Solely on the strength of her Light After Dark album, I knew Clare was an incredible singer – it’s why I travelled up to London to hear her. But performing live, pared of production, turns out she’s even better than I knew. There’s an almost gospel quality to her voice that sells every song with power and emotion. Right at home, while bringing the roof down.

This was the start of her tour to promote Stranger Things Have Happened and due to circumstances beyond my control I hadn’t heard anything of the new album. At other concerts where I’ve heard artists’ tracks for the first time, the lack of familiarity has been known to create a degree of distance or detachment, but something definitely resonated on this occasion because every one of the new songs connected.
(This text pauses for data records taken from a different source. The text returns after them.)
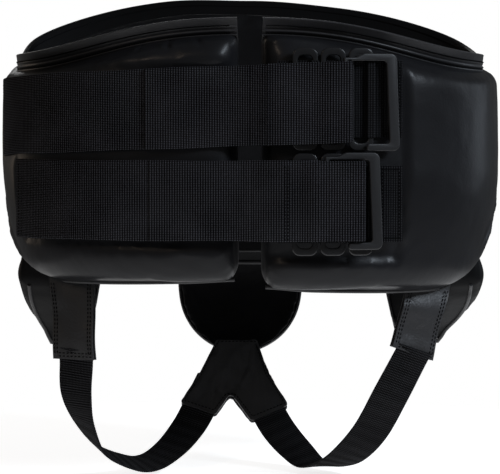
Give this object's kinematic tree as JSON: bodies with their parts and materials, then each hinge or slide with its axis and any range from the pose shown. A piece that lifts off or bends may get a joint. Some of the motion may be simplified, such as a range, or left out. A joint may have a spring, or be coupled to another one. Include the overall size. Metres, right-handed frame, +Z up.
{
  "type": "groin protector",
  "caption": "Padded belt-type groin protector with a hard cup, two elastic back straps hooking into rings, and elastic leg straps.",
  "frame": {"origin": "centre of the waist opening, level with the gap between the two back straps", "axes": "+X towards the wearer's left, +Y towards the wearer's back, +Z up the body"},
  "size_m": [0.4097, 0.3261, 0.4014],
  "materials": {
    "padded_vinyl": "satin, grained, glossy where it stretches",
    "lining": "smooth satin lining",
    "foam": "closed-cell foam, matte",
    "webbing": "ribbed elastic webbing",
    "leather": "soft, wrinkled, satin",
    "hook_plastic": "moulded, fine texture",
    "ring_plastic": "smooth moulded",
    "cup_plastic": "moulded"
  },
  "bodies": {
    "root": {"front_cover": "padded_vinyl", "front_foam": "foam", "front_lining": "lining", "front_flange": "leather", "cup_cover": "padded_vinyl", "cup_shell": "cup_plastic", "cup_pad": "lining", "yoke_outer": "leather", "yoke_backing": "leather", "left_leg_elastic": "webbing", "right_leg_elastic": "webbing"},
    "left_wing": {"left_wing_cover": "padded_vinyl", "left_wing_foam": "foam", "left_wing_lining": "lining", "left_wing_flange": "leather", "upper_back_strap": "webbing", "lower_back_strap": "webbing", "left_leg_tab": "leather"},
    "right_wing": {"right_wing_cover": "padded_vinyl", "right_wing_foam": "foam", "right_wing_lining": "lining", "right_wing_flange": "leather", "upper_base_tape": "webbing", "upper_ring_tape": "webbing", "lower_base_tape": "webbing", "lower_ring_tape": "webbing", "right_leg_tab": "leather"},
    "upper_hook": {"upper_hook": "hook_plastic"},
    "lower_hook": {"lower_hook": "hook_plastic"},
    "upper_ring_1": {"upper_ring_1": "ring_plastic"},
    "upper_ring_2": {"upper_ring_2": "ring_plastic"},
    "upper_ring_3": {"upper_ring_3": "ring_plastic"},
    "lower_ring_1": {"lower_ring_1": "ring_plastic"},
    "lower_ring_2": {"lower_ring_2": "ring_plastic"},
    "lower_ring_3": {"lower_ring_3": "ring_plastic"}
  },
  "joints": [
    {"name": "left_wing_flex", "type": "hinge", "parent": "root", "child": "left_wing", "pos_m": [0.204, 0, 0], "axis": [0, 0, -1], "range_deg": [0, 24]},
    {"name": "right_wing_flex", "type": "hinge", "parent": "root", "child": "right_wing", "pos_m": [-0.204, 0, 0], "axis": [0, 0, 1], "range_deg": [0, 24]},
    {"name": "upper_hook_swing", "type": "hinge", "parent": "left_wing", "child": "upper_hook", "pos_m": [-0.07396, 0.16367, 0.0435], "axis": [0, 0, -1], "range_deg": [0, 110]},
    {"name": "lower_hook_swing", "type": "hinge", "parent": "left_wing", "child": "lower_hook", "pos_m": [-0.05958, 0.16552, -0.0338], "axis": [0, 0, -1], "range_deg": [0, 110]},
    {"name": "upper_ring_1_rock", "type": "hinge", "parent": "right_wing", "child": "upper_ring_1", "pos_m": [-0.05069, 0.15938, 0.0455], "axis": [0, 0, 1], "range_deg": [0, 4]},
    {"name": "upper_ring_2_rock", "type": "hinge", "parent": "right_wing", "child": "upper_ring_2", "pos_m": [-0.07251, 0.15686, 0.0455], "axis": [0, 0, 1], "range_deg": [0, 4]},
    {"name": "upper_ring_3_rock", "type": "hinge", "parent": "right_wing", "child": "upper_ring_3", "pos_m": [-0.09414, 0.15267, 0.0455], "axis": [0, 0, 1], "range_deg": [0, 4]},
    {"name": "lower_ring_1_rock", "type": "hinge", "parent": "right_wing", "child": "lower_ring_1", "pos_m": [-0.05069, 0.15938, -0.0365], "axis": [0, 0, 1], "range_deg": [0, 4]},
    {"name": "lower_ring_2_rock", "type": "hinge", "parent": "right_wing", "child": "lower_ring_2", "pos_m": [-0.07251, 0.15686, -0.0365], "axis": [0, 0, 1], "range_deg": [0, 4]},
    {"name": "lower_ring_3_rock", "type": "hinge", "parent": "right_wing", "child": "lower_ring_3", "pos_m": [-0.09414, 0.15267, -0.0365], "axis": [0, 0, 1], "range_deg": [0, 4]}
  ],
  "couplings": [
    {"joint": "right_wing_flex", "follows": "left_wing_flex", "ratio": 1}
  ]
}
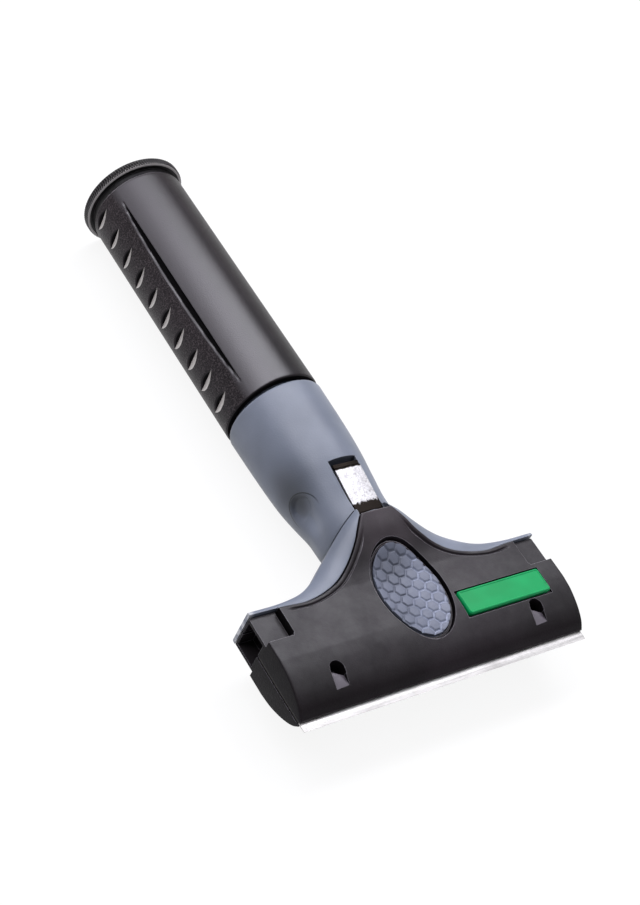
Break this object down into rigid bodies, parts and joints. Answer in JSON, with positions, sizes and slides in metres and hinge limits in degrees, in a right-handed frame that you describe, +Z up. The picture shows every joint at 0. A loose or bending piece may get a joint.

Hit home – like bullets through my bones, you might say.

Put it down to that rare conjunction of talent, performance and a beautiful setting. This was my first visit to St Giles and it made for an amazing venue, accommodating a modest but enthusiastic crowd. Especially when Clare sent out for beer for the audience. Which maybe I shouldn’t have mentioned, because people might expect that at every show. But it’s a good illustration of the great sense of humour that seasoned the gig between songs and added to the all round entertainment.

Me, I didn’t avail myself of the beer – I had another train to catch after the show and who needs an alcohol buzz when the music buzz is that good – but I did stick around to say hello. And Clare took the time out for a chat and sign a CD which were pretty much the icing on the cake of a very worthwhile trip up from the remote reaches of Cornwall.

All in all, a brilliant night and as I headed back home, Clare was on her way to tour dates elsewhere, so if you happen to spot a poster saying she’s appearing at a venue anywhere near you, I seriously recommend you go treat yourself.

Might not be in a church. But it will be special.